__WHAT NEEDS TO BE DONE__. Write out the whole listing word for word.

start

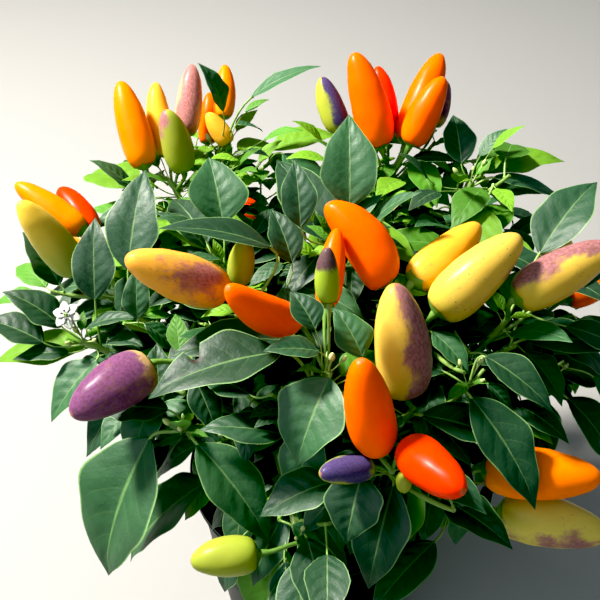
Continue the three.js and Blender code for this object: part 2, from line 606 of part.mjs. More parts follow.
// A leaf that finds no room tries again further round its stem, lower and smaller
function turnedRow([reach, bearing, rise, aim, tilt, length, width], turn) {
  const smaller = RETRY.smaller ** turn;
  const [round, down] = [GOLDEN_ANGLE * turn, RETRY.lower * turn];
  return [reach * smaller, bearing + round, rise - down,
    aim + round, tilt - down, length * smaller, width * smaller];
}

function grow(plantlet, { twig, places, rows }) {
  const { m, pieces } = plantlet;
  if (twig && !isFree(rod(...twig, TWIG.radius + TEST.wood, TWIG.sides), m, ["blade", "fruit"])) return;
  const kept = rows.filter((row, n) => {
    const tries = Array.from({ length: RETRY.turns }, (_, turn) => leafAt(places[n], turnedRow(row, turn)));
    return tries.some((leaf) => isOwnSpace(leaf, m) && !hides(leaf) && tryLeaf(plantlet, leaf));
  });
  if (!twig || !kept.length) return;
  const solid = rod(...twig, TWIG.radius, TWIG.sides);
  pieces.push(solid);
  take(solid, "wood", m);
}

const queues = grown.map((plantlet) => seededWork(plantlet));
const longest = Math.max(...queues.map((queue) => queue.length));
for (let i = 0; i < longest; i++) {
  grown.forEach((plantlet, m) => {
    if (queues[m][i]) grow(plantlet, queues[m][i]);
  });
}

for (const { mass, pieces } of grown) {
  addNode(mass.name, largest(join(pieces).asOriginal().simplify(SMOOTHED)), foliage);
}

export default plant;
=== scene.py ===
"""The looks of a potted ornamental chilli pepper plant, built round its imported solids.

Lengths are in millimetres until a mesh is made. The plant grows again here by the rule of its solids:
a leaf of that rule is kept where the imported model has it, and then finer leaves, buds and stalks follow.
"""

import math

import bpy
import numpy as np
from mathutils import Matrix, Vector
from mathutils.bvhtree import BVHTree


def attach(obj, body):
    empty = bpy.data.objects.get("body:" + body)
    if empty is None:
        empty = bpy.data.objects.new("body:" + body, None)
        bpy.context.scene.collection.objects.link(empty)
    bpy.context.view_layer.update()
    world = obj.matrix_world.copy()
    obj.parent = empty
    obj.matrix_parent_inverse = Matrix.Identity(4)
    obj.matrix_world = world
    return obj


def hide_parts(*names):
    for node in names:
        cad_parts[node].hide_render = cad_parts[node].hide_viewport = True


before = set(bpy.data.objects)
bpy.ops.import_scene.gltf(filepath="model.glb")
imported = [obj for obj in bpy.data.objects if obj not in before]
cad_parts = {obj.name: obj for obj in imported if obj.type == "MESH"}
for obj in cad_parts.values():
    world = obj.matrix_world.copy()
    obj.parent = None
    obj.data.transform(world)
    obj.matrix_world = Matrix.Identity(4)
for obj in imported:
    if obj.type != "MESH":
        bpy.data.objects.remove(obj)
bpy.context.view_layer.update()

MM = 0.001
UP = np.array([0.0, 0.0, 1.0])

# Camera: it looks down on the crown from the showy side
VIEW = {"target": (-9, 0, 216), "distance": 390, "elevation": 40, "field": 36}

# Driving sizes, as in the solids
TRUNK = {"flare": 8, "foot": 4.8, "neck": 4, "fork": 142, "lean": (3, 2), "fall": 14, "base": 100.3}
BOUGH = {"root": 3.3, "tip": 2.4, "knob": 3.4, "bend": 0.55, "sag": 0.12}
STEM = {"root": 1.9, "tip": 1.3, "level": 0.6, "up": 0.25, "fork": 0.35}
LEAF = {"arch": 0.07, "fold": 0.16}
GOLDEN_ANGLE = 137.5
HEART_STEP = 2
FILL = {"place": (0.2, 0.98), "reach": (7, 18), "rise": (-10, 50), "swing": 30, "tilt": (-40, 18),
        "length": (32, 54), "width": 0.53}
SIDE = {"place": (0.15, 0.9), "length": (14, 34), "rise": (0, 45), "leaves": 4, "spread": 82, "apart": 3}
RETRY = {"turns": 5, "smaller": 0.9, "lower": 8}
SHOOT_FILL = 12
FINER_TURNS, FINER_SWING = 4, 50
POT = {"foot": 48, "mouth": 61, "height": 113, "wall": 1.4, "floor": 2, "rim_drop": 9, "rim_step": 1.8}
DRAINS = {"count": 6, "ring": 38, "radius": 4.5}
SOIL = {"top": 100, "dip": 2.5, "low": 2.3, "inside": 1.9, "crumbs": 420}
NO_BLUSH = (270, 20, 0.0)

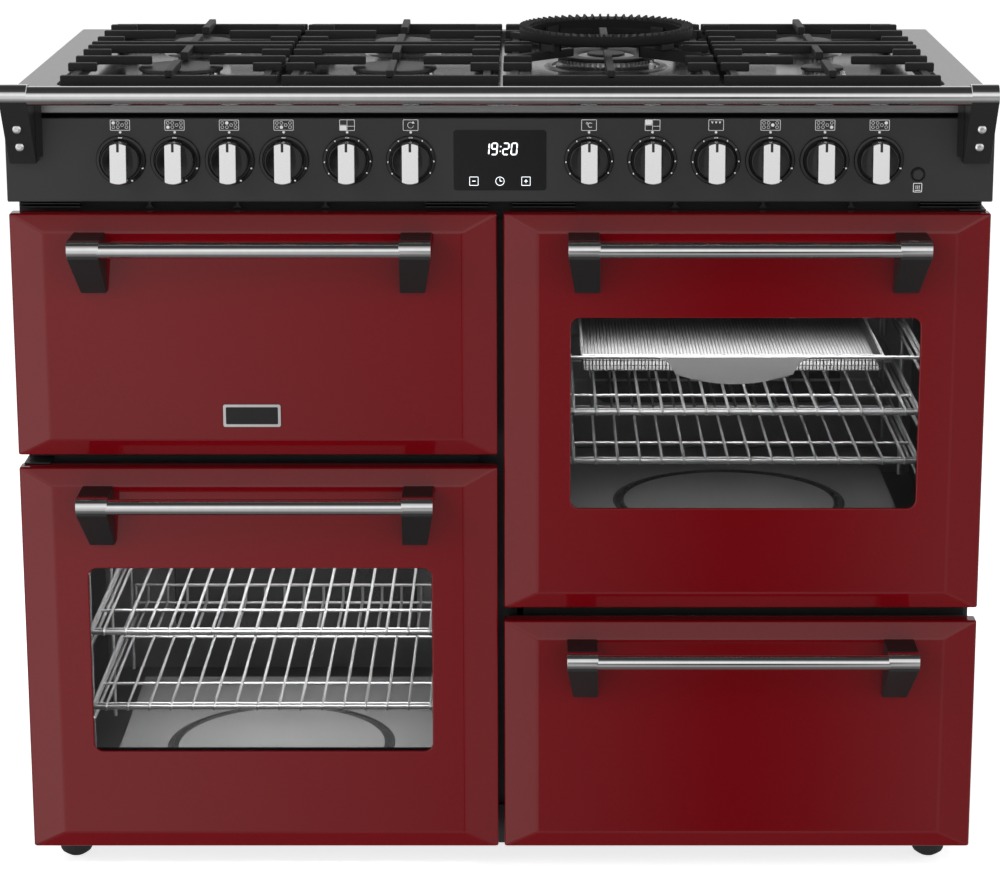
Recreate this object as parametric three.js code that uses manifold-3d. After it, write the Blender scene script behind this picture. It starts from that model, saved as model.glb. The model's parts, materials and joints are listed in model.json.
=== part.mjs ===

end

__TASK RESPONSE__.
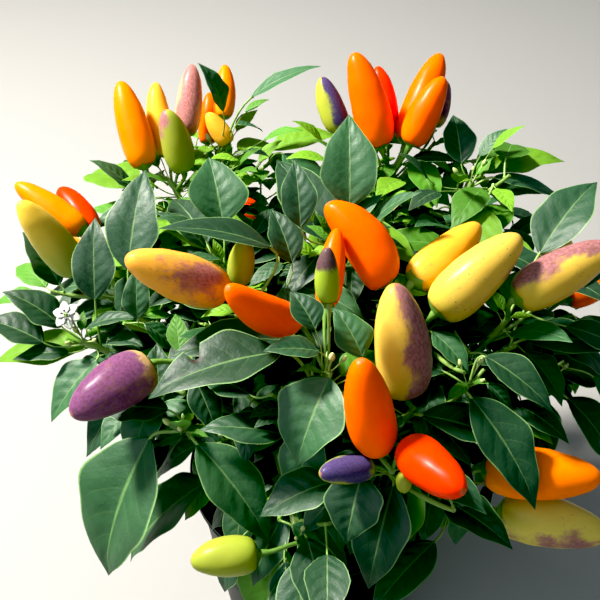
Continue the three.js and Blender code for this object: part 2, from line 606 of part.mjs. More parts follow.
// A leaf that finds no room tries again further round its stem, lower and smaller
function turnedRow([reach, bearing, rise, aim, tilt, length, width], turn) {
  const smaller = RETRY.smaller ** turn;
  const [round, down] = [GOLDEN_ANGLE * turn, RETRY.lower * turn];
  return [reach * smaller, bearing + round, rise - down,
    aim + round, tilt - down, length * smaller, width * smaller];
}

function grow(plantlet, { twig, places, rows }) {
  const { m, pieces } = plantlet;
  if (twig && !isFree(rod(...twig, TWIG.radius + TEST.wood, TWIG.sides), m, ["blade", "fruit"])) return;
  const kept = rows.filter((row, n) => {
    const tries = Array.from({ length: RETRY.turns }, (_, turn) => leafAt(places[n], turnedRow(row, turn)));
    return tries.some((leaf) => isOwnSpace(leaf, m) && !hides(leaf) && tryLeaf(plantlet, leaf));
  });
  if (!twig || !kept.length) return;
  const solid = rod(...twig, TWIG.radius, TWIG.sides);
  pieces.push(solid);
  take(solid, "wood", m);
}

const queues = grown.map((plantlet) => seededWork(plantlet));
const longest = Math.max(...queues.map((queue) => queue.length));
for (let i = 0; i < longest; i++) {
  grown.forEach((plantlet, m) => {
    if (queues[m][i]) grow(plantlet, queues[m][i]);
  });
}

for (const { mass, pieces } of grown) {
  addNode(mass.name, largest(join(pieces).asOriginal().simplify(SMOOTHED)), foliage);
}

export default plant;
=== scene.py ===
"""The looks of a potted ornamental chilli pepper plant, built round its imported solids.

Lengths are in millimetres until a mesh is made. The plant grows again here by the rule of its solids:
a leaf of that rule is kept where the imported model has it, and then finer leaves, buds and stalks follow.
"""

import math

import bpy
import numpy as np
from mathutils import Matrix, Vector
from mathutils.bvhtree import BVHTree


def attach(obj, body):
    empty = bpy.data.objects.get("body:" + body)
    if empty is None:
        empty = bpy.data.objects.new("body:" + body, None)
        bpy.context.scene.collection.objects.link(empty)
    bpy.context.view_layer.update()
    world = obj.matrix_world.copy()
    obj.parent = empty
    obj.matrix_parent_inverse = Matrix.Identity(4)
    obj.matrix_world = world
    return obj


def hide_parts(*names):
    for node in names:
        cad_parts[node].hide_render = cad_parts[node].hide_viewport = True


before = set(bpy.data.objects)
bpy.ops.import_scene.gltf(filepath="model.glb")
imported = [obj for obj in bpy.data.objects if obj not in before]
cad_parts = {obj.name: obj for obj in imported if obj.type == "MESH"}
for obj in cad_parts.values():
    world = obj.matrix_world.copy()
    obj.parent = None
    obj.data.transform(world)
    obj.matrix_world = Matrix.Identity(4)
for obj in imported:
    if obj.type != "MESH":
        bpy.data.objects.remove(obj)
bpy.context.view_layer.update()

MM = 0.001
UP = np.array([0.0, 0.0, 1.0])

# Camera: it looks down on the crown from the showy side
VIEW = {"target": (-9, 0, 216), "distance": 390, "elevation": 40, "field": 36}

# Driving sizes, as in the solids
TRUNK = {"flare": 8, "foot": 4.8, "neck": 4, "fork": 142, "lean": (3, 2), "fall": 14, "base": 100.3}
BOUGH = {"root": 3.3, "tip": 2.4, "knob": 3.4, "bend": 0.55, "sag": 0.12}
STEM = {"root": 1.9, "tip": 1.3, "level": 0.6, "up": 0.25, "fork": 0.35}
LEAF = {"arch": 0.07, "fold": 0.16}
GOLDEN_ANGLE = 137.5
HEART_STEP = 2
FILL = {"place": (0.2, 0.98), "reach": (7, 18), "rise": (-10, 50), "swing": 30, "tilt": (-40, 18),
        "length": (32, 54), "width": 0.53}
SIDE = {"place": (0.15, 0.9), "length": (14, 34), "rise": (0, 45), "leaves": 4, "spread": 82, "apart": 3}
RETRY = {"turns": 5, "smaller": 0.9, "lower": 8}
SHOOT_FILL = 12
FINER_TURNS, FINER_SWING = 4, 50
POT = {"foot": 48, "mouth": 61, "height": 113, "wall": 1.4, "floor": 2, "rim_drop": 9, "rim_step": 1.8}
DRAINS = {"count": 6, "ring": 38, "radius": 4.5}
SOIL = {"top": 100, "dip": 2.5, "low": 2.3, "inside": 1.9, "crumbs": 420}
NO_BLUSH = (270, 20, 0.0)

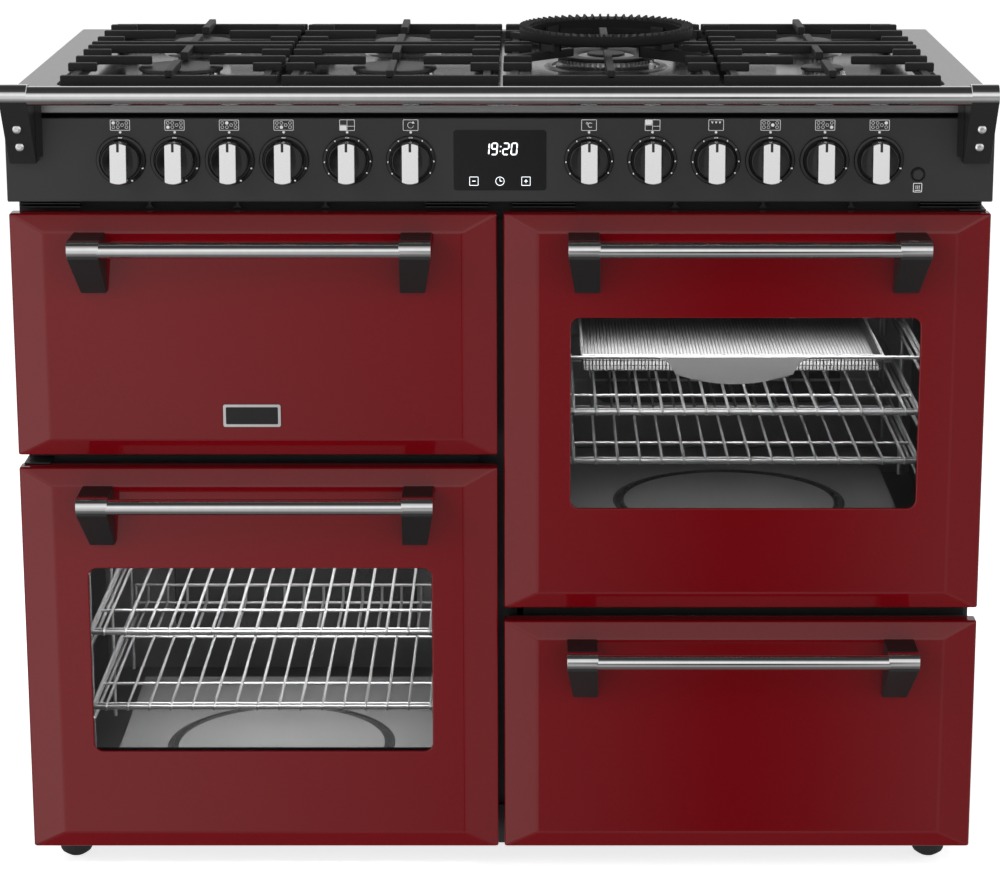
Recreate this object as parametric three.js code that uses manifold-3d. After it, write the Blender scene script behind this picture. It starts from that model, saved as model.glb. The model's parts, materials and joints are listed in model.json.
=== part.mjs ===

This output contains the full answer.